Cuando la abuela descubrió que su nieto quería echarla, vendió el piso sin dudarlo
¿Por qué solicitar un préstamo si se puede esperar a que la abuela fallezca y heredar su vivienda? Ese era el plan que ideó el primo de mi marido, Théo. Su esposa, Élodie, y sus tres hijos vivían a la espera de esa herencia. Rechazaban los créditos y preferían soñar con el día en que el piso de la abuela les perteneciera. Mientras tanto, se hacinaban en la casa de la madre de Élodie, en un diminuto apartamento de dos habitaciones en Niza, en la Costa Azul, una vida que les resultaba agobiante. Théo y Élodie empezaron a susurrarse cada vez más a menudo cómo «solucionar la situación» con la abuela.
Pero la abuela, Édith, era un auténtico tesoro. A los setenta y cinco años rebosaba energía, vivía con intensidad y estaba en perfectas condiciones. Su piso en pleno centro de Niza siempre estaba abierto a los amigos. Sabía usar el móvil, asistía a exposiciones, iba al teatro y hasta se permitía algunos coqueteos en los bailes para jubilados. Irradiaba vitalidad, era un ejemplo de alegría cotidiana. Para Théo y Élodie, sin embargo, resultaba una fuente de irritación. Ya estaban hartos de esperar.
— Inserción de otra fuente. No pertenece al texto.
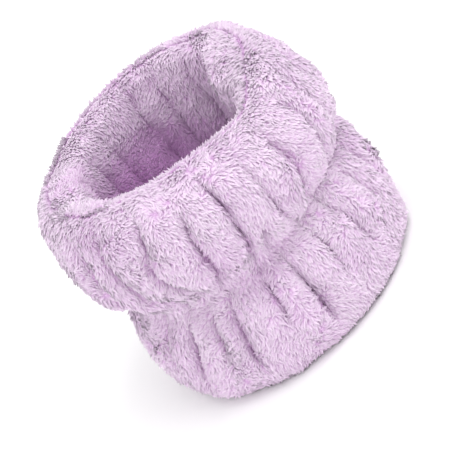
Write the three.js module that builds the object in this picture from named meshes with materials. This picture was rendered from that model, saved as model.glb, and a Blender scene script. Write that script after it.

Su paciencia se quebró. Decidieron que Édith debía legar su piso a Théo y entrar en una residencia. No ocultaron sus intenciones, alegando que «la abuela estaría mejor allí». Pero Édith no era de las que se dejan manipular. Rechazó rotundamente, y esa respuesta encendió la mecha. Théo perdió los estribos, gritó que ella era «egoísta» y que «debía pensar en el futuro de sus hijos». Élodie avivó la llama, insinuando que la abuela ya había «vivido suficiente».
Mi marido y yo, horrorizados, nos enteramos de todo. Desde siempre, Édith soñaba con visitar la India: ver el Taj Mahal, oler las especias y recorrer las callejuelas de Delhi. Le propusimos que viviera con nosotros y que alquilara su piso para financiar su sueño. Ella aceptó, y pronto su amplio apartamento de tres habitaciones en el centro empezó a generar un buen ingreso. Cuando Théo y Élodie se enteraron, desataron un escándalo monumental. Sostenían que el piso les pertenecía por derecho y exigían que la abuela los instalara allí. Incluso acusaron a mi marido, Serge, de haber «manipulado» a Édith para quedarse con la herencia. Théo llegó a reclamar el dinero del alquiler, calificándolo como «su parte legítima». Nosotros respondimos que eso nunca sucedería, punto final.
Élodie empezó a visitarnos casi a diario, a solas, con los niños o con pequeños y extraños obsequios. Preguntaba por la salud de la abuela, pero percibíamos su verdadero objetivo: ella y Théo esperaban que Édith «se apagase» pronto y les dejara todo. Su codicia y descaro nos dejaron pasmados.
Mientras tanto, Édith había ahorrado lo suficiente y se marchó a la India. Regresó radiante, con una maleta llena de historias y fotos. Le sugerimos que diera un paso más: vender el piso, seguir viajando y, al envejecer, vivir con nosotros, en la comodidad. Lo meditó y tomó la decisión. El amplio inmueble se vendió a buen precio y, con el dinero, compró un pequeño y acogedor estudio en los suburbios de Niza. El resto sirvió para financiar nuevas aventuras.
Édith recorrió España, Austria y Suiza. En una excursión por el lago de Ginebra conoció a un francés llamado Jean. Su idilio parecía sacado de una película: a los setenta y cinco años se casó con él. Serge y yo volamos a Francia para la boda; fue mágico ver a la abuela resplandecer con un vestido blanco, rodeada de flores y sonrisas. Édith merecía esa felicidad. Había trabajado toda su vida, criado a sus hijos, apoyado a sus nietos finalmente, vivía para ella misma.
Al enterarse de la venta del piso, Théo se enfureció. Exigió que la abuela le entregara el estudio, alegando que «ya había tenido suficiente». Cómo pretendería alojar a cinco personas allí sigue siendo un misterio. Pero ya no nos concierne. Nosotros estábamos contentos de que Édith hubiera encontrado su bienestar. En cuanto a Théo y Élodie su historia muestra que, a veces, el dinero revela la verdadera cara de los allegados.